Even if you don't want to tap the new holes, you should still drill new holes and relocate the components. The original holes were designed for a much larger component type. The excessively large holes greatly reduce the contact area of the heatsink to the component and this will degrade heat transfer and the component will operate at a higher temperature. Also, due to the large hole size, it is very easy for the mounting screw to cause deformation of the component soft metal tab. This will further diminish the contact area and cause the component to operate even hotter still. The worst case scenario is that if there is enough deformation of the component metal tab, the component body can fracture leading to catastrophic failure of the component.


Here are some pictures that show where all of the new parts were installed.

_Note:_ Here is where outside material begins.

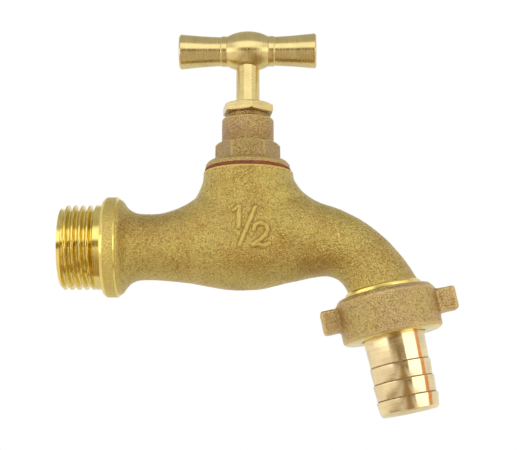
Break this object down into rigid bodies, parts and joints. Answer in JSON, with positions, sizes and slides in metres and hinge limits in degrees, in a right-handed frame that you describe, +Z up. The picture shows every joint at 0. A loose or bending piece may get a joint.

A word about the diodes. I replaced all of the diodes on this board, but these are not the ones listed in the parts list shown on my site. The components that I used are functionally equivalent or superior to the parts that I recommend that you use. I only used the components that I did because I happen have a bucket full of them.

Now, since power rectifiers (diodes) tend to get pretty warm during operation, I like to raise them above the surface of the board. The additional space between the component body and the board protects the board from the heat produced by the component. Also, the height of the component requires it to have longer leads and the longer leads act as heatsinks that help direct more heat away from the component.

Also notice the "S" bends that I made in the component leads. This prevents the lead from punching out the pad on the bottom of the PCB should the component ever be physically struck. The lead may bend, but it won't push through the hole and damage the copper pad and trace on the bottom of the PCB.


Here are all of the old components. More junk for the landfill. They did their job for over 27 years and were still working before they were removed. All in all, I'd say that's a pretty good run.